On 24 February 1784, La Motte-Picquet departed Brest as first officer on the 24-gun frigate Cumberland, under Captain Mézédern, bound for Ile de France and Ile Bourbon. After calling A Coruña, Cumberland encountered a British 36-gun frigate, leading to an inconclusive battle where she lost 25 killed or wounded. After a 122-day travel, Cumberland reached Bourbon, and then Ile de France. From there, she departed for a cruise off India on 20 October 1748.

Peace being restored in October 1748 with the Treaty of Aix-la-Chapelle, La Motte-Picquet cruised in the Caribbean, in the Atlantic and the Indian Ocean. In 1754, he rose to the rank of Lieutenant de Vaisseau.

Seven Years' War 
In 1755, La Motte-Picquet earned his first command. In October 1756, he was made a Knight in the Order of Saint-Louis.

In 1757, La Motte-Picquet was part of the staff of the 74-gun Diadème, under Captain Rosily-Méros, part of the squadron under Dubois de La Motte tasked to challenge the British off Québec. In 1758, he fought off Fort de Portzic in Brest Roads, and had to report his actions before the Secretary of State for the Navy Arnouville.

In 1760, he was on convoy escort duty between Brest and Rochefort. In 1762, he was promoted to captain and appointed to Diadème.

After the Peace of Paris in 1763, La Motte-Picquet served in squadrons under Admiral d'Orvilliers and Duchaffaut. In September 1763, he was given command of the 32-gun frigate Malicieuse to undertake a 6-month cruise off Canada.

In the next years, he conducted several raids against the Barbary corsairs of Salé. In 1772, commanding the 16-gun corvette Cerf-Volant, he distinguished himself in a training squadron under Orvilliers.

In 1776, he was given command of the 64-gun ship of the line Solitaire, with Louis Philippe II, Duke of Orléans as a notable participant.

American Revolutionary War 

In June 1777, Lamotte-Picquet commanded the 74-gun Robuste. On 14 February 1778, he  fired a nine-gun salute for USS Ranger, marking the first time a foreign warship recognised the US flag.

In 1778, as a Squadron Commander, he took part in the Battle of Ouessant on the Saint-Esprit, and then cruised the English seas.
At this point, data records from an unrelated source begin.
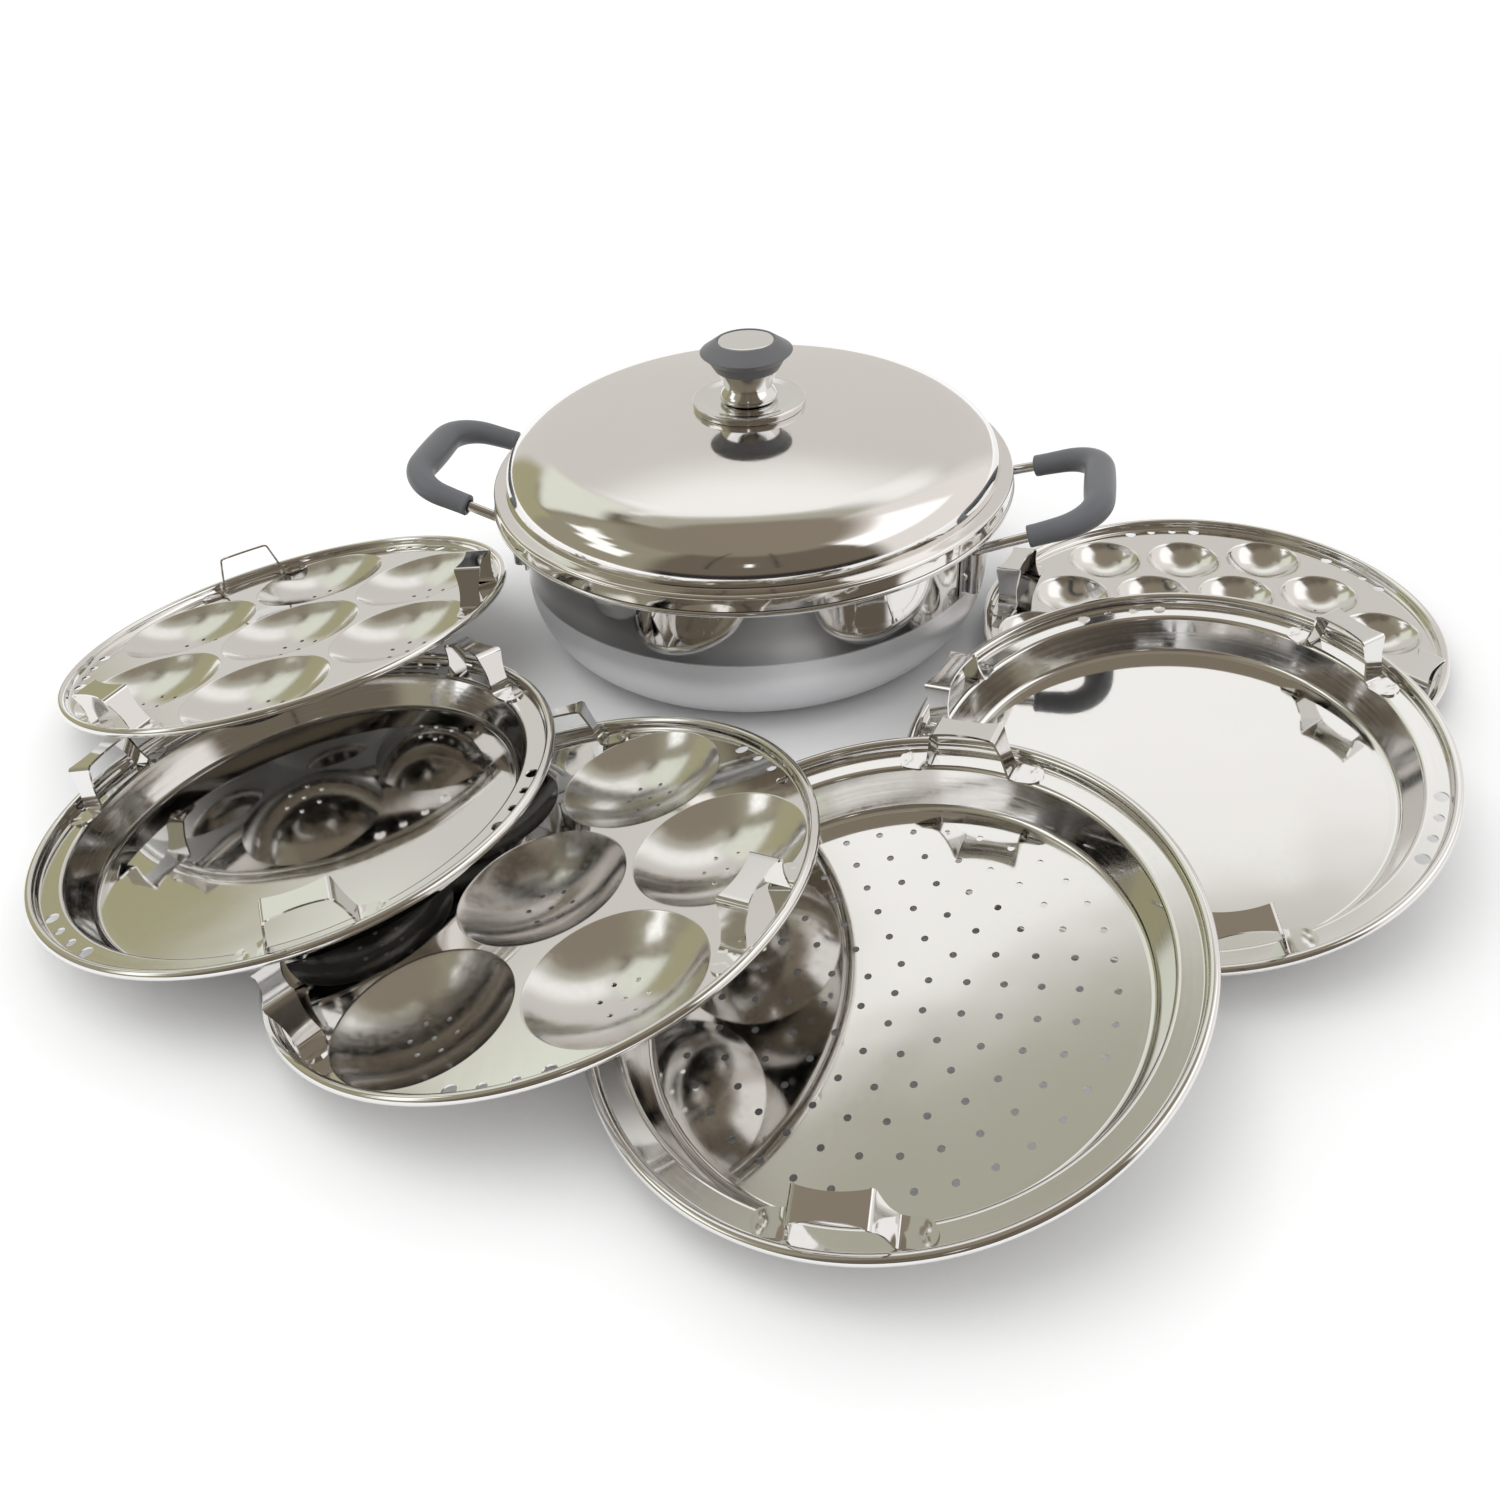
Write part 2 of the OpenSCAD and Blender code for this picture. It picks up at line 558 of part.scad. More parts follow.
lug_edge = concat(
    [[lug_foot_w / 2, -lug_reach], [lug_foot_w / 2, -lug_foot_y]],
    arc([lug_waist_w / 2 + lug_waist_r, 0], lug_waist_r, 180 + lug_waist_half, 180 - lug_waist_half, 6),
    [[lug_foot_w / 2, lug_foot_y], [lug_foot_w / 2, lug_reach]]
);
module lug_outline() difference() {
    polygon(concat(lug_edge, [for (p = backwards(lug_edge)) [-p[0], p[1]]]));
    for (side = [0, 1]) mirror([0, side]) translate([0, lug_reach - lug_foot_w / 2]) difference() {
        translate([-lug_foot_w, 0]) square([2 * lug_foot_w, lug_foot_w]);
        circle(lug_foot_w / 2, $fn = 40);
    }
}
lug_foot_run = lug_reach - lug_foot_y - 0.4;
module lug(angle) color(steel) rotate([0, 0, angle]) translate([lug_circle_r, 0, flange_top]) {
    // The arch leans outwards; its feet lie flat on the flange
    intersection() {
        translate([0, 0, lug_t / 2]) rotate([0, lug_splay, 0]) translate([0, 0, -lug_t / 2]) intersection() {
            rotate([90, 0, 90]) translate([0, 0, -lug_corner_w / 2]) linear_extrude(lug_corner_w)
                bent_sheet(concat(lug_side, [for (p = backwards(lug_side)) [-p[0], p[1]]]), lug_t);
            translate([0, 0, -1]) linear_extrude(lug_h + 2) intersection() {
                lug_outline();
                square([lug_corner_w, 2 * (lug_foot_y + 0.6)], center = true);
            }
        }
        translate([-lug_h, -lug_reach, 0]) cube([2 * lug_h, 2 * lug_reach, 2 * lug_h]);
    }
    difference() {
        linear_extrude(lug_t) difference() {
            lug_outline();
            square([lug_corner_w, 2 * (lug_reach - lug_foot_run)], center = true);
        }
        for (side = [-1, 1]) for (across = [-1, 1]) translate([
            across * 2.4, side * (lug_reach - lug_foot_w * 0.42), lug_t + weld_r * 0.7
        ]) sphere(weld_r, $fn = 16);
    }
}

pot_body();
handle_rod(0);  // handle_rod_right
handle_rod(180);  // handle_rod_left
handle_grip(0);  // handle_grip_right
handle_grip(180);  // handle_grip_left
brackets(0);  // brackets_right
brackets(180);  // brackets_left
rivets(0);  // rivets_right
rivets(180);  // rivets_left
lid_shell();
knob_skirt();
knob_neck();
knob_flare();
knob_cap();
knob_insert();
knob_screw();
knob_washer();
placed(idli_left_place, idli_left_angles) idli_plate();  // idli_plate_left
placed(idli_left_place, idli_left_angles) lug(idli_left_lugs[0]);  // idli_left_lug_1
placed(idli_left_place, idli_left_angles) lug(idli_left_lugs[1]);  // idli_left_lug_2
placed(idli_left_place, idli_left_angles) lug(idli_left_lugs[2]);  // idli_left_lug_3
placed(tray_left_place, tray_left_angles) tray();  // tray_left
placed(tray_left_place, tray_left_angles) lug(tray_left_lugs[0]);  // tray_left_lug_1
placed(tray_left_place, tray_left_angles) lug(tray_left_lugs[1]);  // tray_left_lug_2
placed(tray_left_place, tray_left_angles) lug(tray_left_lugs[2]);  // tray_left_lug_3
placed(idli_front_place, idli_front_angles) idli_plate();  // idli_plate_front
placed(idli_front_place, idli_front_angles) lug(idli_front_lugs[0]);  // idli_front_lug_1
placed(idli_front_place, idli_front_angles) lug(idli_front_lugs[1]);  // idli_front_lug_2
placed(idli_front_place, idli_front_angles) lug(idli_front_lugs[2]);  // idli_front_lug_3
placed(steam_tray_place, steam_tray_angles) steam_tray();
placed(steam_tray_place, steam_tray_angles) lug(steam_tray_lugs[0]);  // steam_tray_lug_1
placed(steam_tray_place, steam_tray_angles) lug(steam_tray_lugs[1]);  // steam_tray_lug_2
placed(tray_right_place, tray_right_angles) tray();  // tray_right
placed(tray_right_place, tray_right_angles) lug(tray_right_lugs[0]);  // tray_right_lug_1
placed(tray_right_place, tray_right_angles) lug(tray_right_lugs[1]);  // tray_right_lug_2
placed(tray_right_place, tray_right_angles) lug(tray_right_lugs[2]);  // tray_right_lug_3
placed(mini_place, mini_angles) mini_plate();
placed(mini_place, mini_angles) lug(mini_lugs[0]);  // mini_lug_1
placed(mini_place, mini_angles) lug(mini_lugs[1]);  // mini_lug_2
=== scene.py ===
import math

import bmesh
import bpy
from mathutils import Matrix, Vector


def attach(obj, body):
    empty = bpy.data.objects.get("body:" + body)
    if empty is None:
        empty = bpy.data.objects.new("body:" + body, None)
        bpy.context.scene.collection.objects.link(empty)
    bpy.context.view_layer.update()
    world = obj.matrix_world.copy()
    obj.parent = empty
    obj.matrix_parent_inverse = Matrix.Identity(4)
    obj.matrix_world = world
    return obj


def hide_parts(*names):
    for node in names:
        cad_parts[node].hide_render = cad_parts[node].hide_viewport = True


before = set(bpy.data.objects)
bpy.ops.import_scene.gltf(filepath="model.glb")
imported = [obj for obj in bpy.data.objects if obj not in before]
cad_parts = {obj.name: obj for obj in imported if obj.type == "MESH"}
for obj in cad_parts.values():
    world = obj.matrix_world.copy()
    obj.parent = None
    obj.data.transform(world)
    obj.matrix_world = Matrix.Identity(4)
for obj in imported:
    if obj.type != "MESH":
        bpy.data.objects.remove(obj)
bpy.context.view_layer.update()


# Camera. It stands in front of the set and looks down on it, as the photograph was taken.
# Its place, lens and slight roll were fitted to the rims of the pot and the plates.
def mm(*values):
    return Vector(v / 1000 for v in values)


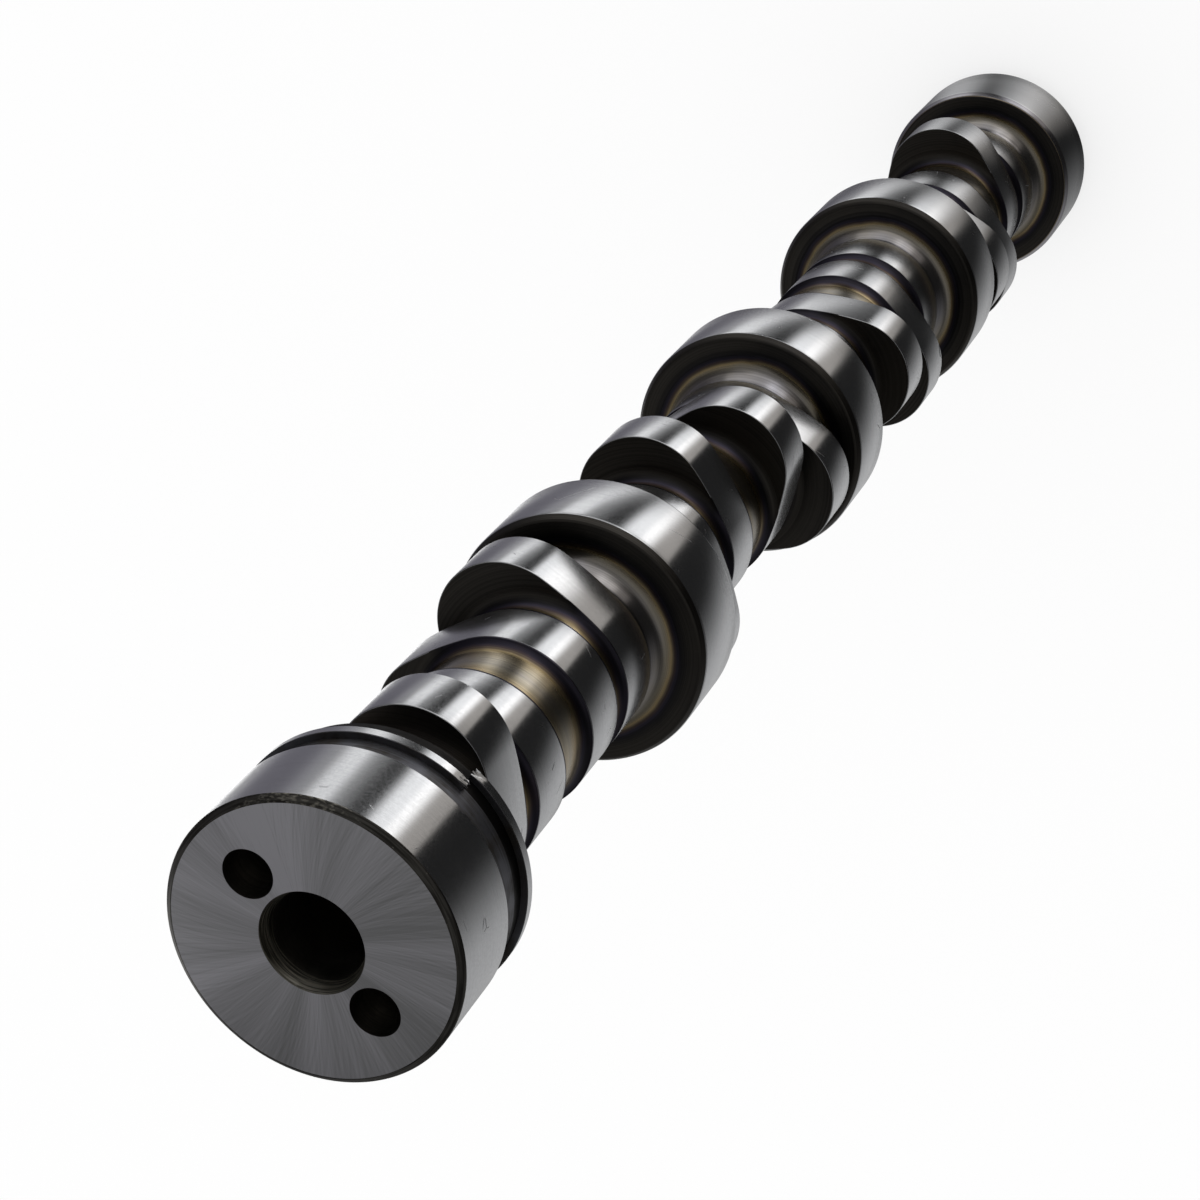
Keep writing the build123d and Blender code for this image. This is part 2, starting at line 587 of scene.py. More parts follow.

During one month, he captured thirteen ships.

During the American Revolutionary War, Picquet de la Motte distinguished himself as a member of Admiral d'Estaing's squadron in Martinique, during the Battle of Grenada, and the Siege of Savannah.

On 18 December 1779, he attacked a British squadron under the command of Admiral Hyde Parker that was attempting to blockade a French convoy off Martinique; in the ensuing Battle of Martinique, La Motte-Picquet so impressed Hyde Parker that he sent him a letter of congratulation:

In 1781, as commander of a nine-vessel squadron that included three frigates, Picquet de la Motte intercepted the fleet of Admiral Rodney en route from St. Eustatius which the British had captured in February 1781. Picquet de la Motte captured 26 British ships, along with Rodney's plunder in the amount of 5 million sterling. Soon afterwards he was promoted to Lieutenant General of the Naval Armies.

Death 
After fifty-two years of service and severe attacks of gout in his later years, La Motte-Piquet died on 11 June 1791 in Brest, aged 70. He was buried in the local graveyard.

Legacy

Five ships of the French Navy have been named La Motte-Picquet in his honour, the most recent being the F70-Type frigate Lamotte-Picquet, still in service as of 2020.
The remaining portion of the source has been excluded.